Tropicals Need a Lift Now To Ensure Summer Splendor
Thursday, November 16, 2006
Like many gardeners these days, Bart Windsor is a big fan of showy tropical plants. In high summer, his poolside garden in Manassas becomes a joyful jungle of banana plants, cannas and elephant ears.
Suddenly, the sticky heat of July and August makes sense. "It's like being on vacation every single evening when you come home," said Windsor, a facilities manager for Boeing.
Now, however, the party's over.
A few light frosts have destroyed the cells of these leafy giants, causing them to shrivel, collapse and rot away. Windsor and the rest of us who are mad about exotic flora are faced with three choices: Cut the tropicals to the ground and hope they will grow back from their underground bulbs (some will, many won't); dig them up and throw them out; or lift them and store the bulbs indoors until spring.
The last is his preferred course. It's easy to do and allows plants to reach a size unattainable by new, store-bought bulbs. It also can save money in the long run. Mass production of these plants has lowered the price: In the spring, Home Depot was selling one-gallon banana plants for $9.99. Garden-variety dahlias can be found for less than $5, but prized varieties can cost $20 a tuber from specialty catalogues. In addition, some serious increase in your stock will let you build your own jungle.
Most of all, preserving tropicals puts a satisfying green sheen on your thumbs. Everyone will think you're a skilled horticulturist even if the plants are more than willing to increase on their own. "They do multiply," said Windsor, a part-time stage conjurer who has now found magic lurking in the soil.

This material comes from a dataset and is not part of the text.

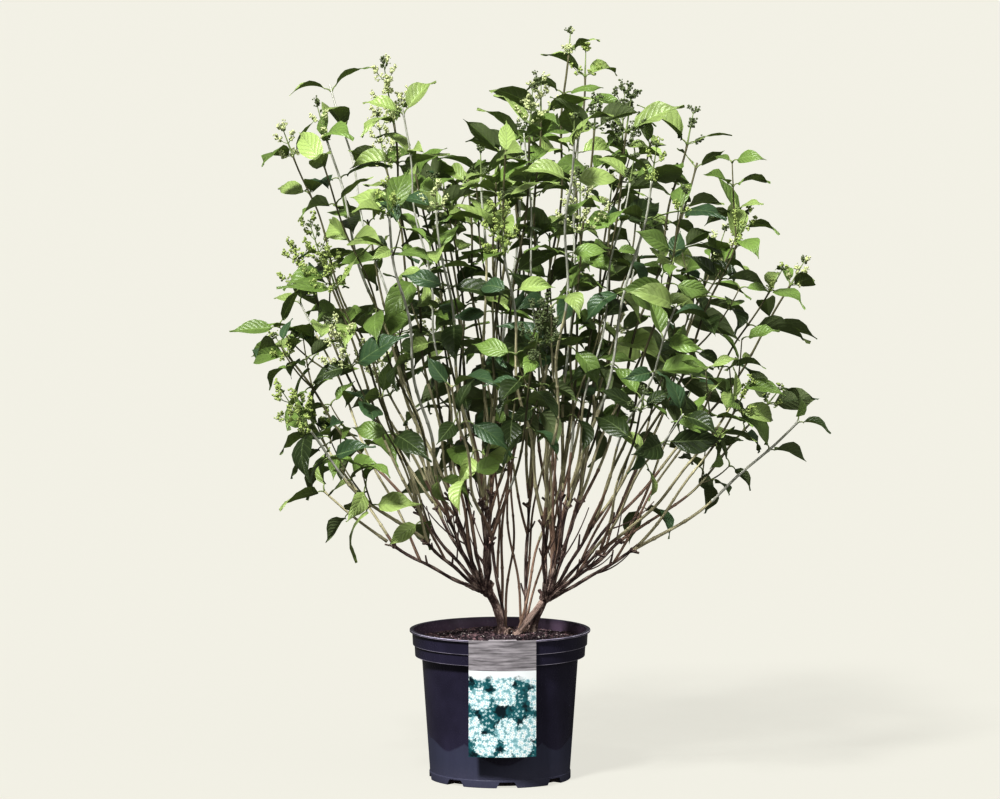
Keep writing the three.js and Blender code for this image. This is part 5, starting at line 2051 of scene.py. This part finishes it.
def paint(name, thing, default):
    kind = {"subtype": "COLOR", "size": 3, "min": 0, "max": 1}
    return FloatVectorProperty(name=name, description=f"Colour of {thing}", default=default, **kind)


class PotSettings(bpy.types.PropertyGroup):
    rounding: metres("Edge rounding", "How round the pot's moulded edges are", 0.0008)
    plastic: paint("Plastic", "the pot", (0.041, 0.036, 0.070))
    # Colour of the painted reflection of the floor on the pot's foot.
    haze: paint("Haze", "the splashed lower part", (0.085, 0.094, 0.15))
    # Colour of the painted light on the pot's inner wall.
    inside: paint("Inside", "the pot's dry inner wall", (0.17, 0.12, 0.175))
    dust: paint("Dust", "the dust on the pot", (0.13, 0.12, 0.17))
    # Colour of the painted highlight along the pot's edges.
    painted_highlight: paint("Rubbed edge", "the pot's rubbed edges", (0.82, 0.76, 0.92))


class SoilSettings(bpy.types.PropertyGroup):
    crumb_share: amount("Crumbs", "How many crumbs and chips lie on the soil", 1.0, 0, 3)
    mix_dark: paint("Damp mix", "the darkest potting mix", (0.055, 0.039, 0.047))
    mix_light: paint("Dry mix", "the lightest potting mix", (0.175, 0.122, 0.137))
    chips: paint("Bark chips", "the bark chips in the mix", (0.26, 0.17, 0.18))
    flecks: paint("Flecks", "the pale grit in the mix", (0.80, 0.70, 0.66))


class LabelSettings(bpy.types.PropertyGroup):
    bow: metres("Bow", "How far the card's foot stands off the pot", 0.0)
    band_share: amount("Band share", "Share of the card's height under the weathered band", 0.26, 0, 1)
    band: paint("Band", "the weathered band", (0.44, 0.41, 0.43))
    print_deep: paint("Print shade", "the shade between the printed flowers", (0.004, 0.018, 0.026))
    print_mid: paint("Print leaves", "the printed leaves", (0.018, 0.16, 0.18))
    print_pale: paint("Print sky", "the print's pale upper part", (0.96, 1.0, 1.0))
    petal: paint("Petal", "the printed petals", (0.97, 1.0, 1.0))
    petal_shade: paint("Petal shade", "the printed petals' edges", (0.42, 0.72, 0.76))
    heart: paint("Flower heart", "the printed flowers' hearts", (0.45, 0.62, 0.42))


class BarkSettings(bpy.types.PropertyGroup):
    fineness: metres("Fineness", "Size of the smallest bark facet", 0.0008)
    relief: metres("Relief", "Depth of the bark's furrows on the stems", 0.0011)
    kink: metres("Kink", "How far a bough wavers from its smooth bend", 0.0016)
    old_bark: paint("Old bark", "the stems and boughs", (0.15, 0.096, 0.087))
    cross_bark: paint("Cross stem bark", "the thin stem in front", (0.44, 0.32, 0.27))
    # The ridges' colour: partly worn bark, partly a painted highlight.
    ridge: paint("Bark ridge", "the worn ridges", (0.60, 0.47, 0.40))


class CaneSettings(bpy.types.PropertyGroup):
    shoot_share: amount("Shoots", "How many side shoots a cane has against the usual", 1.0, 0, 4)
    sway: metres("Sway", "How far a cane sways from its smooth bend", 0.005)
    thickness: amount("Thickness", "Thickness of the canes against the plan's", 0.76, 0.2, 2)
    node_swell: amount("Node swelling", "How much a cane swells at each leaf pair", 0.28, 0, 1)
    woody_to: metres("Woody up to", "How far from the soil a cane is brown", 0.22)
    green_from: metres("Green from", "How far from the soil a cane is green", 0.38)
    woody: paint("Woody cane", "a cane's foot", (0.41, 0.28, 0.21))
    ripening: paint("Ripening cane", "a cane between its foot and its green", (0.76, 0.65, 0.42))
    # The pale tone of the lit canes in front: partly young green bark, partly painted light.
    green: paint("Green cane", "a pale cane's upper part", (0.92, 0.93, 0.64))
    shaded: paint("Shaded cane", "most canes' upper part", (0.17, 0.16, 0.085))


class LeafSettings(bpy.types.PropertyGroup):
    length: metres("Length", "Length of a full-grown leaf with its stalk", 0.077)
    width: metres("Width", "Width of a full-grown leaf", 0.033)
    pair_spacing: metres("Pair spacing", "Distance between a cane's leaf pairs", 0.056)
    roughness: amount("Roughness", "Roughness of a leaf's face", 0.35, 0, 1)
    # The sunlit tone: partly the leaves' own paler green, partly painted light on the outermost leaves.
    fresh: paint("Fresh", "the youngest leaves", (0.43, 0.555, 0.195))
    mid: paint("Full-grown", "most leaves", (0.235, 0.35, 0.095))
    cool: paint("Cool", "the bluish leaves", (0.075, 0.14, 0.068))
    # The deepest tone: painted shade on the leaves inside the crown.
    deep: paint("Deep", "the oldest leaves", (0.038, 0.06, 0.02))
    under: paint("Underside", "every leaf's underside", (0.19, 0.24, 0.11))
    glow: paint("Glow", "the light that comes through a leaf", (0.34, 0.50, 0.06))
    rib: paint("Rib", "a leaf's rib", (0.32, 0.42, 0.16))
    stalk: paint("Stalk", "a leaf's stalk", (0.30, 0.38, 0.14))


class PanicleSettings(bpy.types.PropertyGroup):
    width: metres("Width", "Width of a panicle at its foot", 0.1)
    bud: metres("Bud radius", "Radius of a flower bud", 0.0016)
    branch_pairs: IntProperty(
        name="Branch pairs", description="Side branch pairs of a panicle", default=5, min=2, max=14
    )
    cream: paint("Cream buds", "the palest buds", (0.72, 0.77, 0.43))
    lime: paint("Lime buds", "the green buds", (0.48, 0.58, 0.20))
    dim: paint("Dim buds", "the closed dark buds", (0.16, 0.20, 0.09))
    stalk: paint("Stalks", "the panicles' stalks", (0.34, 0.42, 0.18))


class StageSettings(bpy.types.PropertyGroup):
    floor: paint("Floor", "the studio floor", (0.874, 0.862, 0.790))
    floor_share: amount("Floor size", "Size of the floor against its usual 60 metres", 1.0, 0.1, 3)
    floor_glow: amount("Floor glow", "Share of the floor's light that it glows with itself", 0.88, 0, 1)
    sky: paint("Sky", "the light from all round", (0.98, 0.97, 0.94))
    sky_strength: amount("Sky strength", "Strength of the light from all round", 0.2)
    sun_strength: amount("Key strength", "Strength of the key light", 4.35)
    sun_softness: degrees_turned("Key softness", "How wide the key light is", 9)
    sun_height: degrees_turned("Key height", "How high the key light stands", 48)
    sun_side: degrees_turned("Key side", "How far to the right of the front the key light stands", -27)
    fill_strength: amount("Fill strength", "Strength of the soft light from the right", 0.7)
    contrast: amount("Contrast", "Gamma of the picture, deeper in the shade the lower it is", 0.8, 0.3, 2)
    lens: amount("Lens", "Focal length of the camera in millimetres", 210.0, 10, 1000)
    distance: metres("Distance", "How far the camera stands from its target", 9.0, 0.1, 100)
    aim_height: metres("Aim height", "Height of the camera's target", 0.5888)
    camera_height: degrees_turned("Camera height", "How far the camera looks down", 5.6)


# Operators


class HYDRANGEA_OT_pot(bpy.types.Operator):
    """Make the stepped pot with its lip and drain notches"""

    bl_idname = "hydrangea.pot"
    bl_label = "Pot"

    def execute(self, context):
        make_pot(context.scene.hydrangea_pot)
        return {"FINISHED"}


class HYDRANGEA_OT_soil(bpy.types.Operator):
    """Make the potting mix with its crumbs, chips and flecks"""

    bl_idname = "hydrangea.soil"
    bl_label = "Soil"

    def execute(self, context):
        make_soil(context.scene.hydrangea_soil)
        return {"FINISHED"}


class HYDRANGEA_OT_label(bpy.types.Operator):
    """Make the printed card that hangs on the pot's lip"""

    bl_idname = "hydrangea.label"
    bl_label = "Label"

    def execute(self, context):
        make_label(context.scene.hydrangea_label)
        return {"FINISHED"}


class HYDRANGEA_OT_stems(bpy.types.Operator):
    """Grow the stems and their pruned heads, with carved bark"""

    bl_idname = "hydrangea.stems"
    bl_label = "Stems"

    def execute(self, context):
        make_stems(context.scene.hydrangea_bark, plant(context))
        return {"FINISHED"}


class HYDRANGEA_OT_boughs(bpy.types.Operator):
    """Grow the boughs up to their knuckles, with snags and dead twigs"""

    bl_idname = "hydrangea.boughs"
    bl_label = "Boughs"

    def execute(self, context):
        make_boughs(context.scene.hydrangea_bark, plant(context))
        return {"FINISHED"}


class HYDRANGEA_OT_canes(bpy.types.Operator):
    """Grow the canes and their side shoots"""

    bl_idname = "hydrangea.canes"
    bl_label = "Canes"

    def execute(self, context):
        make_canes(context.scene.hydrangea_canes, plant(context))
        return {"FINISHED"}


class HYDRANGEA_OT_leaves(bpy.types.Operator):
    """Grow the leaves and their stalks"""

    bl_idname = "hydrangea.leaves"
    bl_label = "Leaves"

    def execute(self, context):
        make_leaves(context.scene.hydrangea_leaves, plant(context))
        return {"FINISHED"}


class HYDRANGEA_OT_panicles(bpy.types.Operator):
    """Grow the panicles at the canes' tips"""

    bl_idname = "hydrangea.panicles"
    bl_label = "Panicles"

    def execute(self, context):
        make_panicles(context.scene.hydrangea_panicles, plant(context))
        return {"FINISHED"}


class HYDRANGEA_OT_stage(bpy.types.Operator):
    """Set up the floor, the lights and the camera"""

    bl_idname = "hydrangea.stage"
    bl_label = "Stage"

    def execute(self, context):
        make_stage(context.scene.hydrangea_stage)
        return {"FINISHED"}


class HYDRANGEA_PT_sidebar(bpy.types.Panel):
    """Every piece's maker, with its sizes and colours"""

    bl_idname = "HYDRANGEA_PT_sidebar"
    bl_label = "Potted Hydrangea"
    bl_space_type = "VIEW_3D"
    bl_region_type = "UI"
    bl_category = "Hydrangea"

    def draw(self, context):
        for operator, settings in MAKERS:
            box = self.layout.box()
            box.operator(operator.bl_idname)
            own = getattr(context.scene, settings)
            for name in own.bl_rna.properties.keys():
                if name not in ("rna_type", "name"):
                    box.prop(own, name)


SETTINGS = {
    "hydrangea_pot": PotSettings,
    "hydrangea_soil": SoilSettings,
    "hydrangea_label": LabelSettings,
    "hydrangea_bark": BarkSettings,
    "hydrangea_canes": CaneSettings,
    "hydrangea_leaves": LeafSettings,
    "hydrangea_panicles": PanicleSettings,
    "hydrangea_stage": StageSettings,
}
MAKERS = (
    (HYDRANGEA_OT_pot, "hydrangea_pot"),
    (HYDRANGEA_OT_soil, "hydrangea_soil"),
    (HYDRANGEA_OT_label, "hydrangea_label"),
    (HYDRANGEA_OT_stems, "hydrangea_bark"),
    (HYDRANGEA_OT_boughs, "hydrangea_bark"),
    (HYDRANGEA_OT_canes, "hydrangea_canes"),
    (HYDRANGEA_OT_leaves, "hydrangea_leaves"),
    (HYDRANGEA_OT_panicles, "hydrangea_panicles"),
    (HYDRANGEA_OT_stage, "hydrangea_stage"),
)
CLASSES = (*SETTINGS.values(), *(operator for operator, _ in MAKERS), HYDRANGEA_PT_sidebar)


def register():
    for each in CLASSES:
        bpy.utils.register_class(each)
    for name, settings in SETTINGS.items():
        setattr(bpy.types.Scene, name, PointerProperty(type=settings))


def unregister():
    for name in SETTINGS:
        delattr(bpy.types.Scene, name)
    for each in reversed(CLASSES):
        bpy.utils.unregister_class(each)


def main():
    register()
    for operator, _ in MAKERS:
        area, name = operator.bl_idname.split(".")
        getattr(getattr(bpy.ops, area), name)()


if __name__ == "__main__":
    main()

Oddly, several banana varieties can be counted on to make it through a Washington winter in the ground if they have a protected site with excellent winter drainage. Windsor has three he is confident to leave in the ground: the Chinese yellow banana, the Japanese or Basjoo banana and a maroon-leafed variety called Bordelon. Once the frostbitten top growth is removed, he advises putting some mulch over the crown and laying some plastic sheeting over it. He did this last winter with a single Chinese yellow banana, and it sprouted this spring with 45 new shoots. He shudders to think what it will do next spring.

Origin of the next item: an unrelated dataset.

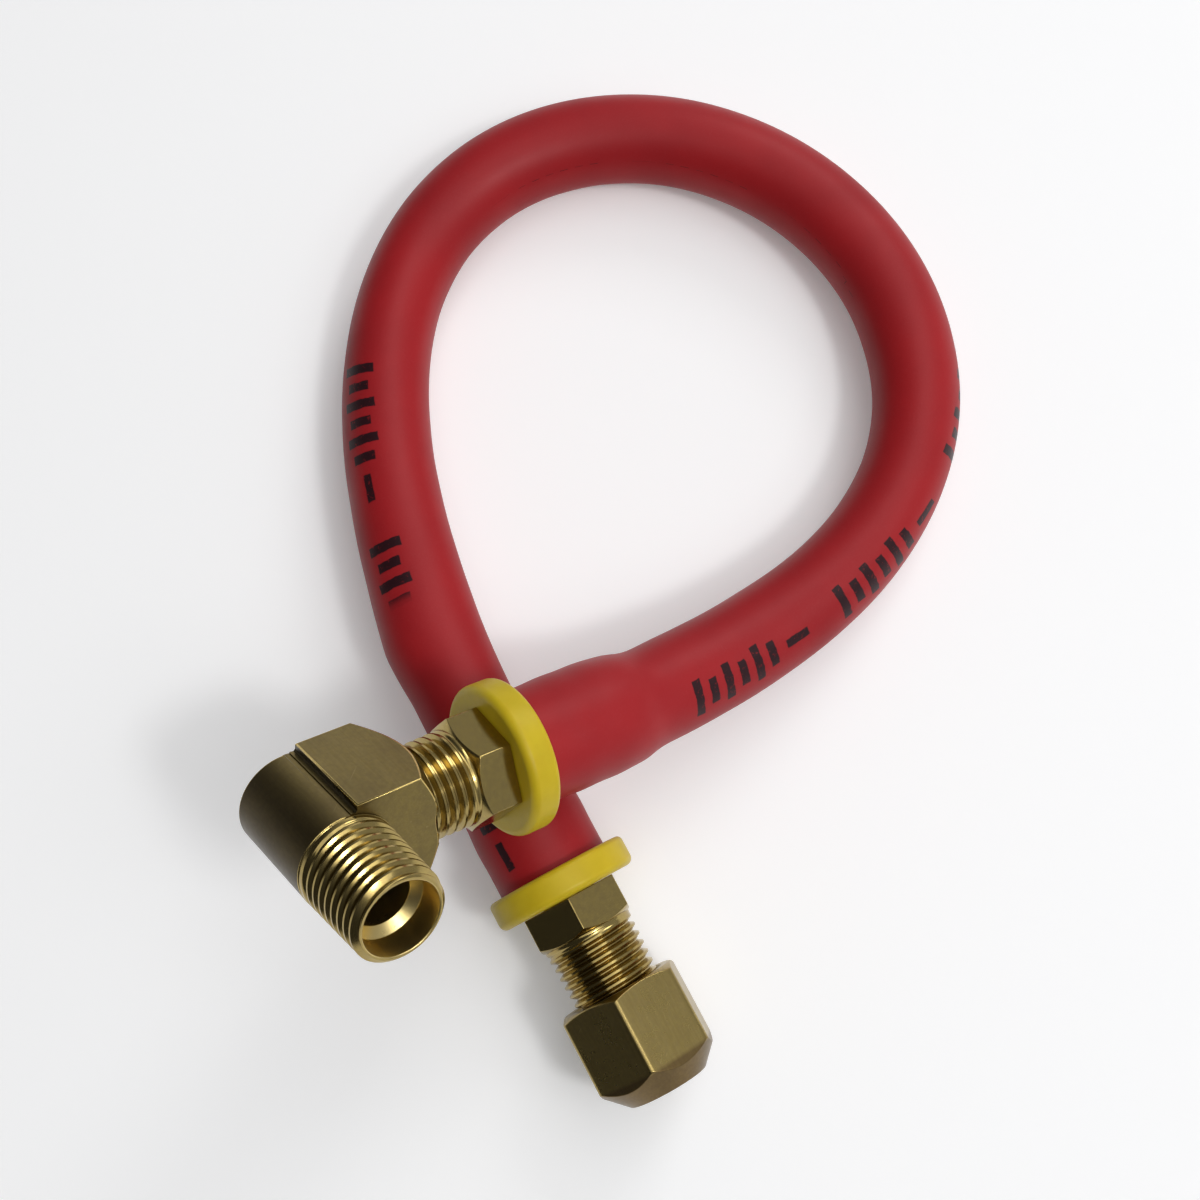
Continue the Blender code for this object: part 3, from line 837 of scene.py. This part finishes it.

Other varieties are not as reliable and need to be lifted, including the red Abyssinian banana and Saba, a towering variety.

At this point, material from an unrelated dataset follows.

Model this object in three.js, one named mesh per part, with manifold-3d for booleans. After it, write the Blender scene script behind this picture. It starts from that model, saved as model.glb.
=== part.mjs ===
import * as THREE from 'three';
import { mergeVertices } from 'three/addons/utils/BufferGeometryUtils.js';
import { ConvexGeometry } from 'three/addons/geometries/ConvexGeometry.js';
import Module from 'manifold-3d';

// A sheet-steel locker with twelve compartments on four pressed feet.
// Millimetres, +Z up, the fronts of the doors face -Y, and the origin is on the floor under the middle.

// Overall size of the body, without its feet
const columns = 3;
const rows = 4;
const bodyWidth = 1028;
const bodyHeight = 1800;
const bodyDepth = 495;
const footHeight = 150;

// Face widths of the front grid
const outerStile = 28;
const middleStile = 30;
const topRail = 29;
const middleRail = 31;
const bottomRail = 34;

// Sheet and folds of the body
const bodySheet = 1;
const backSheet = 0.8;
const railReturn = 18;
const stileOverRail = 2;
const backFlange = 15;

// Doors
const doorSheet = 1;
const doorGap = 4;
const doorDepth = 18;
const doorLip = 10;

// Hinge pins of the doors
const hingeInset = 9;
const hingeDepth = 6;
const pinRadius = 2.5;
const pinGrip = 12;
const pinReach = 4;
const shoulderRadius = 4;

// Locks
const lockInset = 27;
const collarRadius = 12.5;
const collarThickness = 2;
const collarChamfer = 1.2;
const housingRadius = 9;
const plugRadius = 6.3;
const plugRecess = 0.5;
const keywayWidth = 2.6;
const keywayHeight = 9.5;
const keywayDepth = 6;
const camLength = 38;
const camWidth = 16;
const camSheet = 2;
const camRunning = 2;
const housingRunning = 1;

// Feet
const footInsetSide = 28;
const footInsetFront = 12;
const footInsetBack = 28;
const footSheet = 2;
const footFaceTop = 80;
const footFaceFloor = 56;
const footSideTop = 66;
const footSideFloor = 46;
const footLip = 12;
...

Elephant ears, a catchall name for three big-leafed tropicals -- colocasia, alocasia and xanthosoma -- will have to be dug if they are to survive.
Dahlias won't survive, as a rule, and cannas, while hardier, benefit from being dug and lifted so that new clumps next year remain uncrowded and vigorous.
Cut off the top growth of cannas and elephant ears, but don't cut tall banana varieties to the ground unless you want them to come back shorter. For tall banana plants (they are not trees, botanically) to add height year to year, you need to allow the stalk to remain. Windsor tops his at six feet. The leaf stalks of elephant ears, bananas and, to a lesser degree, dahlias contain large amounts of water and will bleed profusely when cut.
Windsor uses a sharp shovel to dig. I like to use a good digging fork to minimize the risk of slicing one of the bulbs (actually a rhizome in the case of banana and canna, a tuber with elephant ears and dahlias). Windsor takes a hand cultivator and forks soil from the bulbs while taking care not to bruise or slice them.